Despite the weakening in manufacturing, the report showed some strength in certain pockets of the sector. For one, employment has grown slightly, as the Employment Index rose 3.7 percentage points to 51.3 from October to November.

Eighteen manufacturing industries reported, with 13 of them reporting a contraction in market conditions. In the energy sector, some survey participants noted that a decline in oil prices has begun to impact energy production across the market. “The oil and gas industry is realizing, that [the] ‘low’ oil prices are now the new reality with expectations to continue at this level for some time,” the report quoted a respondent as saying.

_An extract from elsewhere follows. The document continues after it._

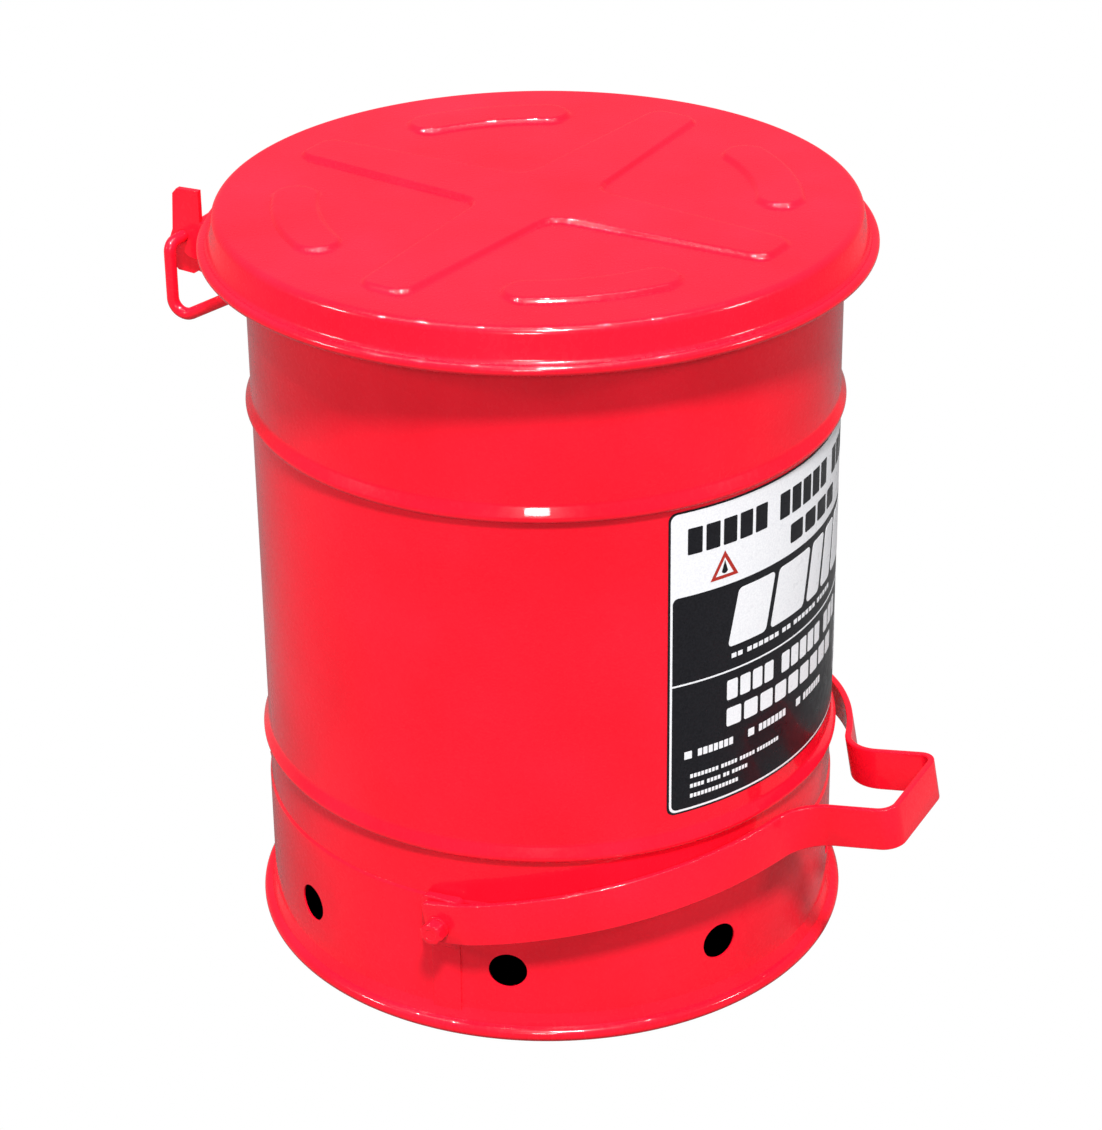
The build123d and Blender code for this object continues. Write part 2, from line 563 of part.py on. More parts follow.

In November, all measurements saw contraction except employment, supplier deliveries, and customer inventories; however, of these, only employment showed significant acceleration.

Prices constituted the weakest of the measurements tracked by the ISM report, as they fell to a reading of 35.5, a decline of 3.5 that experts believe will accelerate. Prices have fallen for 13 months, according to the ISM.

Analyst Responses

Analyst responses to the ISM data remain negative, with some indicating that the weakness in manufacturing, which breaks from many months of expansion and falls far below expectations, may indicate weaker demand in the United States than they had previously expected.

One investment bank note on the ISM report pointed out that tough comparisons on the U.S. dollar from a year ago have pressured manufacturing growth, and that continued appreciation in the U.S. dollar has made exports substantially less competitive in a global market. Despite an attempt to offset this with broader free trade agreements like the Trans-Pacific Policy, manufacturers in the U.S. will need to rely on domestic demand to improve capacity utilization in factories and increase manufacturing activity.

Meanwhile, another analyst commented that low rising wages and a rising portion of income devoted to debt servicing, combined with thinning margins for many small businesses, has limited aggregate demand in the United States. Additionally, higher debt loads for small and middle-sized businesses has pressured expansionary activity, which also sustains pressure by limited signs of growing consumer demand thanks to rising wages and growing purchasing power. The note points to declining personal consumption expenditure (PCE) figure, which has fallen throughout 2014 and 2015 to come near its lowest point since 2009.